The Centre’s fiscal deficit touched 36 per cent of the Budget Estimate in April-August period of fiscal year 2023-24. It was 33 per cent during corresponding period of last fiscal.

The Centre has set a target of ₹17.87-lakh crore which is 5.9 per cent of GDP which was 6.4 per cent in FY23. Fiscal deficit is difference between income and expenditure. It is an indication of the total borrowings that are needed by the government.

In absolute terms, the fiscal deficit was ₹6.42-lakh crore as of August-end, according to the data released by the Controller General of Accounts (CGA). During this period, the net tax revenue was ₹8.03-lakh crore, or 34.5 per cent, of the BE for the current fiscal. The net tax revenue collection was 36.2 per cent at August-end 2022. The Central government’s total expenditure in the first five months stood at ₹16.71-lakh crore, or 37.1 per cent, of the BE. The expenditure was 35.2 per cent of the BE a year ago.

Total expenditure

Of the total expenditure, ₹12.97-lakh crore was on the revenue account and ₹3.73-lakh crore towards the capital account.

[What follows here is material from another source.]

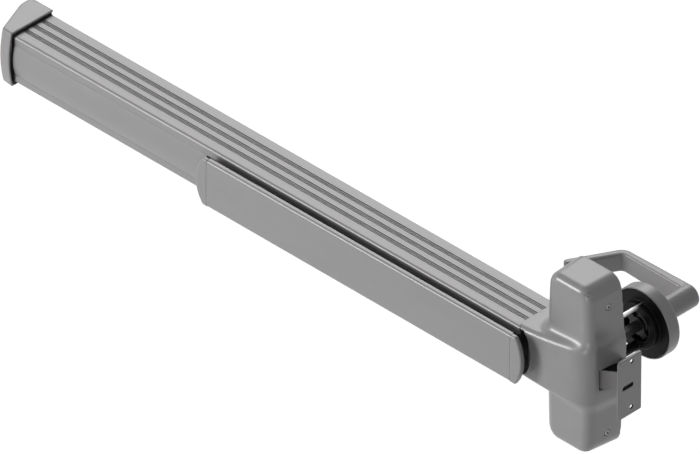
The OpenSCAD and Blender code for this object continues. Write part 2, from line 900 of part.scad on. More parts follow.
// Upright of the cover: drafted, swollen at mid height, with rounded front edges.
// An inset makes the inner form.
module upright_form(inset) {
  r = cover_corner_r - inset;
  edge = max(cover_edge_r - inset, 1);
  deep = cover_d - inset;
  base = inset > 0 ? -1 : 0;
  half_front = side_x - inset - r;
  half_back = half_front + cover_draft;
  half_h = cover_h / 2 - inset - r;
  translate([0, 0, cover_rise]) front() hull() {
    for (x = [-1, 1]) {
      for (z = [-1, 1]) {
        translate([x * half_front, z > 0 ? half_h : cover_fall - half_h, deep - 2 * edge])
          rounded_disc(r, 2 * edge, edge);
        translate([x * half_back, z * half_h, base]) cylinder(r = r, h = 1, $fn = round_fn);
      }
      for (share = [-0.3, 0.3])
        translate([x * (half_back + cover_swell), share * cover_h / 2, base])
          cylinder(r = r, h = 1, $fn = round_fn);
      translate([x * (half_front + 1.2), 0, deep - 2 * edge]) rounded_disc(r, 2 * edge, edge);
    }
  }
}

// Saddle of the cover over the end of the rail
module saddle_form(inset) {
  edge = cover_edge_r - inset / 2;
  left_half = rail_h / 2 + gap + saddle_lip - inset;
  right_half = saddle_half - inset;
  left_x = -saddle_reach - (inset > 0 ? 1 : 0);
  left_d = saddle_d - inset;
  right_d = saddle_d - saddle_fall - inset;
  drum_r = 14 - inset;
  base = inset > 0 ? -1 : 0;
  hull() {
    for (side = [-1, 1])
      scale([1, 1, side]) {
        translate([left_x, -(left_d - edge), left_half - edge]) rotate([0, 90, 0])
          cylinder(r = edge, h = 1, $fn = round_fn);
        translate([side_x - inset - 1 - drum_r, -(right_d - drum_r), right_half - 2 * edge])
          rounded_disc(drum_r, 2 * edge, edge);
        block(left_x, -1, 0, left_x + 1, -base, left_half);
        block(side_x - inset - 2, -1, 0, side_x - inset - 1, -base, right_half);
      }
  }
}

module cover_screw_boss(z) {
  translate([chassis_w / 2 + gap, -side_screw_y, z]) rotate([0, 90, 0]) cylinder(r = 5.5, h = 3);
}

module cover() {
  notch_x = pad_x1 + pad_end_len - pad_end_r;
  notch_half = rail_h / 2 + 2 * gap;
  latch_room = 0.8;
  color([0.66, 0.66, 0.67])
  difference() {
    union() {
      difference() {
        union() {
          upright_form(0);
          saddle_form(0);
        }
        upright_form(cover_wall);
        saddle_form(cover_wall);
      }
      for (z = [-1, 1])
        cover_screw_boss(z * side_screw_span / 2);
    }
    // Room for the end of the rail under the saddle
    block(-saddle_reach - 5, -rail_front - gap, -rail_h / 2 - gap, rail_x1 + gap, 1, rail_h / 2 + gap);
    // Notch that the right end of the pad moves into
    intersection() {
      translate([notch_x, -rail_front + 1, 0]) front()
        cylinder(r = pad_end_r + pad_gap, h = 20, $fn = 192);
      block(-saddle_reach - 5, -100, -notch_half, 0, 0, notch_half);
    }
    // Opening for the latch bolt
    block(side_x - cover_wall - 4, -latch_front - latch_room, latch_bottom - latch_room,
      side_x + 20, -latch_back + latch_room, latch_top + latch_room);
    // Holes and seats for the side screws
    for (z = [-1, 1])
      translate([0, -side_screw_y, z * side_screw_span / 2]) rotate([0, 90, 0]) {
        cylinder(r = side_screw_r + 0.25, h = side_x + 20);
        translate([0, 0, side_seat_x]) cylinder(r = side_head_r + 0.3, h = 20);
      }
  }
}

// Two socket screws into the ears of the chassis
module cover_screws() {
  head_t = 2.4;
  shank = side_seat_x - chassis_w / 2 + ear_t + 4;
  color([0.6, 0.6, 0.6])
  for (z = [-1, 1])
    translate([side_seat_x + 0.02, -side_screw_y, z * side_screw_span / 2]) rotate([0, 90, 0])
      difference() {
        union() {
          cylinder(r = side_head_r, h = head_t);
          translate([0, 0, -shank]) cylinder(r = side_screw_r, h = shank + eps);
        }
        translate([0, 0, head_t - 1.5]) cylinder(r = 1.7, h = 2, $fn = 6);
      }
}

// Strike: plate on the jamb with a keeper wall behind the latch bolt
module strike_plate() {
  x0 = jamb_x - strike_t;
  y0 = -strike_set - strike_w;
  half = strike_h / 2;
  slot_half = strike_slot / 2 - strike_hole_r;
  color([0.55, 0.54, 0.54])
  difference() {
    union() {
      block(x0, y0, strike_z - half, jamb_x, -strike_set, strike_z + half);
      block(keeper_x0, -strike_set - keeper_t, latch_bottom - 4, x0 + eps, -strike_set, latch_top + 4);
    }
    for (side = [-1, 1])
      translate([x0 - 1, -strike_hole_y, strike_hole_z + side * strike_span / 2]) rotate([0, 90, 0])
        cylinder(r = strike_hole_r, h = strike_t + 2);
    for (side = [-1, 1])
      translate([x0 - 1, -strike_slot_y + side * slot_half, strike_hole_z - 0.6]) rotate([0, 90, 0])
        cylinder(r = strike_hole_r, h = strike_t + 2);
    block(x0 - 1, -strike_slot_y - slot_half, strike_hole_z - 0.6 - strike_hole_r,
      jamb_x + 1, -strike_slot_y + slot_half, strike_hole_z - 0.6 + strike_hole_r);
  }
}

// Outside trim: children are drawn with height as the distance behind the door face
module outside() {
  rotate([-90, 0, 0]) children();
}

// Ring round the spindle between two distances behind the door face
module ring(r0, r1, y0, y1) {
  outside() translate([0, 0, y0]) difference() {
    cylinder(r = r1, h = y1 - y0);
    translate([0, 0, -1]) cylinder(r = r0, h = y1 - y0 + 2);
  }
}

module rose_cover() {
  edge = 3;
  color([0.66, 0.66, 0.67])
  outside() rotate_extrude($fn = 96) difference() {
    union() {
      rect(neck_r + 0.6, door_t, rose_r - edge, rose_face);
      rect(rose_r - edge - 1, door_t, rose_r, rose_face - edge);
      translate([rose_r - edge, rose_face - edge]) circle(edge);
    }
    rect(neck_r, door_t - 1, rose_r - rose_wall, rose_face - rose_wall);
  }
}

// Black base of the trim: disc, hub in the door, bearing boss, and one locating post
module rose_plate() {
  disc_r = rose_r - rose_wall - 0.4;
  color([0.06, 0.06, 0.06])
  difference() {
    union() {
      ring(journal_r + pin_gap, disc_r, door_t + gap, door_t + plate_t);
      ring(recess_r, hub_r, hub_face, door_t + 1);
      ring(journal_r + pin_gap, boss_r, door_t + gap, boss_end);
      outside() translate([0, bolt_span / 2, post_in]) cylinder(r = post_r, h = hub_face - post_in + 3);
    }
    for (z = [-1, 1])
      outside() translate([0, z * bolt_span / 2, post_in - 1]) cylinder(r = bolt_r + pin_gap, h = 70);
    outside() translate([0, 0, post_in - 1]) cylinder(r = recess_r, h = recess_floor - post_in + 1);
  }
}

// Two through bolts from the chassis into the hub
module through_bolts() {
  color([0.9, 0.9, 0.9])
  for (z = [-1, 1])
    translate([0, 0, z * bolt_span / 2]) outside() {
      translate([0, 0, -chassis_t - bolt_head_t - 0.02]) cylinder(r = bolt_head_r, h = bolt_head_t);
      translate([0, 0, -chassis_t - 1]) cylinder(r = bolt_r, h = chassis_t + 1 + door_t + plate_t);
    }
}

// Stations of the lever's bar: place along X and Y, heading, half thickness, half height.
// The grip thins from the neck to its corner, and its near face stays straight.
bar_root_y = grip_y + grip_root_t / 2;
bar_corner_y = grip_y + grip_t / 2;
bar_bend = 90 - return_lean;
bar_tangent = lever_bend_r * tan(bar_bend / 2);
bar_tip = return_len - grip_t / 2;
bar_root = [grip_root_t / 2, neck_r - 0.4];
bar_half = [grip_t / 2, grip_h / 2];

// Size at the rounded end of the bar, from 0 at the very end to 90 where the end begins
function end_size(half, share) = [half[0] * sin(share), half[1] - 2 * (1 - sin(share))];

function bar_stations() = concat(
  [for (a = [15, 35, 60, 90]) [bar_root[0] * cos(a), bar_root_y, 0, end_size(bar_root, a)]],
  [for (i = [0:6])
    let (turn = bar_bend * i / 6)
    [-grip_len + bar_tangent - lever_bend_r * sin(turn),
      bar_corner_y - lever_bend_r * (1 - cos(turn)), turn, bar_half]],
  [for (a = [90, 60, 35, 15])
    let (reach = bar_tip + grip_t / 2 * cos(a))
    [-grip_len - reach * sin(return_lean), bar_corner_y - reach * cos(return_lean),
      bar_bend, end_size(bar_half * 0.95, a)]]
);

// Point of a station's section, which is a rectangle with well rounded corners
bar_sides = 20;
function bar_bulge(c) = sign(c) * pow(abs(c), 0.55);
function bar_point(s, k) =
  let (
    side = 360 * (k + 0.5) / bar_sides,
    out = s[3][0] * bar_bulge(cos(side))
  )
  [s[0] + out * sin(s[2]), s[1] - out * cos(s[2]), s[3][1] * bar_bulge(sin(side))];

module lever_bar() {
  stations = bar_stations();
  points = [for (s = stations) for (k = [0:bar_sides - 1]) bar_point(s, k)];
  polyhedron(points, tube_faces(len(stations), bar_sides), convexity = 4);
}

module lever() {
  socket = spindle_w + 0.2;
  neck_y0 = rose_face + 0.8;
  neck_h = grip_y + grip_root_t - 0.5 - neck_y0;
  color([0.66, 0.66, 0.67])
  difference() {
    union() {
      lever_bar();
      outside() {
        translate([0, 0, neck_y0]) rounded_disc(neck_r, neck_h, 3);
        translate([0, 0, hub_face + 4]) cylinder(r = journal_r, h = rose_t + hub_in - 2);
      }
    }
    block(-socket / 2, hub_face - 1, -socket / 2, socket / 2, rose_face + 12, socket / 2);
    ring(journal_r - 1.5, journal_r + 1, recess_floor - 2.2, recess_floor - 0.8);
  }
}

// Steel disc with two lugs on the end of the journal
module lever_driver() {
  socket = spindle_w + 0.2;
  color([0.35, 0.35, 0.36])
  outside() translate([0, 0, hub_face + 0.6]) linear_extrude(3) difference() {
    union() {
      circle(journal_r);
      for (turn = [40, 220])
        rotate(turn) rect(0, -4.5, recess_r - 2.5, 4.5);
    }
    square(socket, center = true);
  }
}

module lever_clip() {
  color([0.6, 0.6, 0.6])
  difference() {
    ring(journal_r - 1.5 + pin_gap, journal_r + 3, recess_floor - 2, recess_floor - 1);
    block(-4, 0, -30, 4, 100, 0);
  }
}

module lever_spring() {
  y0 = door_t + plate_t + 0.2;
  color([0.75, 0.75, 0.76])
  outside() translate([0, 0, y0]) coil(lever_coil_r, lever_wire / 2, rose_face - rose_wall - gap - y0, 3);
}

module spindle() {
  half = spindle_w / 2;
  color([0.2, 0.2, 0.21])
  block(-half, -spindle_in, -half, half, rose_face + 8, half);
}

// Cam on the inner end of the spindle
module spindle_cam() {
  half = spindle_w / 2 + pin_gap;
  color([0.5, 0.5, 0.52])
  difference() {
    union() {
      front() translate([0, 0, chassis_t + 1]) cylinder(r = cam_r, h = cam_t);
      block(-15, -(chassis_t + 1 + cam_t), -3.5, 0, -(chassis_t + 1), 3.5);
    }
    block(-half, -20, -half, half, 0, half);
  }
}

rail();
rail_filler();
end_cap();
cap_screw();
end_gasket();
end_bracket();
push_pad();
pad_end_left();
pad_end_right();
pad_carrier_left();
pad_carrier_right();
carrier_pins();
pad_spring_left();
pad_spring_right();
mechanism_tray();
crank_bracket_left();
crank_bracket_right();
crank_pins();
bell_crank_left();
bell_crank_right();
link_bar();
link_pins();
retractor_finger();
chassis_plate();
rail_tongue();
tongue_screws();
latch_case();
latch_bolt();
latch_shoe();
latch_spring();
cover();
cover_screws();
strike_plate();
rose_cover();
rose_plate();
through_bolts();
lever();
lever_driver();
lever_clip();
lever_spring();
spindle();
spindle_cam();
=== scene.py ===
"""Push-rail exit device on a pale floor in soft studio light.

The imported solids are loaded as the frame. The shown skins of the rail, pad, case,
latch, strike and outside trim are built here around them, in millimetres, and ride
on the bodies that carry them. X runs along the bar to the latch, Y through the door
from the room to the outside, Z is up.
"""
from __future__ import annotations

import itertools
import json
import logging
import math
from dataclasses import dataclass
from enum import Enum
from typing import Callable, Sequence

import bmesh
import bpy
import numpy as np
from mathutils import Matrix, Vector


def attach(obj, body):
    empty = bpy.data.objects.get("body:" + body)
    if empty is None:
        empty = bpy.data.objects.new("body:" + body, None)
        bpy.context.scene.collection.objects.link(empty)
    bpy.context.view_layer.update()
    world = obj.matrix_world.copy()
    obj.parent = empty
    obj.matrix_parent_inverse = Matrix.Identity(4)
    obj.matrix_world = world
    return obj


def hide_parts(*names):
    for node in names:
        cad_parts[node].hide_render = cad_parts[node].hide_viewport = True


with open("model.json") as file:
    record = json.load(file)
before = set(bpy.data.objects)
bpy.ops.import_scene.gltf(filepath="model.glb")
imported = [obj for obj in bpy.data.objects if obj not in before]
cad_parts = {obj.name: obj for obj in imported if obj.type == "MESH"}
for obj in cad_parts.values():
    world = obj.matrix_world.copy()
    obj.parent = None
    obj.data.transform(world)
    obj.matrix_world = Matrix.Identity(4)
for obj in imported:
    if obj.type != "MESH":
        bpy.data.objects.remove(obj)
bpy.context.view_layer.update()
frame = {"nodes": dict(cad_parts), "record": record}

log = logging.getLogger("exit_device")

MM = 0.001
SHARP_ANGLE = math.radians(35)
BEAD_SHARP_ANGLE = math.radians(50)
BEAD_SIDES = 12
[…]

According to Aditi Nayar, Chief Economist with ICRA, gross tax collections expanded by a healthy 17 per cent in April-August period with a near-doubling in the flows in August, led by direct taxes. Moreover, while tax devolution in August was in line with the previous month, it was lower in YoY terms as a double tranche had been released in August. As a result, net tax revenues for August 2023 stood at a healthy ₹2.2-lakh crore, a multifold increase from the muted ₹0.3-lakh crore during last August.

“To meet the FY24 BE, the Centre has to release ₹6.4-lakh crore to the States in the next seven months, which is nearly the same as the amount devolved in Sept-March in FY23 as per ICRA’s calculations. This would contain the incremental fiscal deficit in some of the ensuing months,” she said.

Higher than budgeted dividend surplus transfer of ₹87,420 crore billion from the RBI is likely to provide some cushion to meet any undershooting in other revenues streams including disinvestment or potential overshooting in expenses, relative to respective BE, such as MGNREGA.

Overall, “we see limited fiscal concerns at this stage, as corroborated by the unchanged market borrowing numbers for H2 FY2024, relative to the amount indicated in the Budget Estimates,” she said.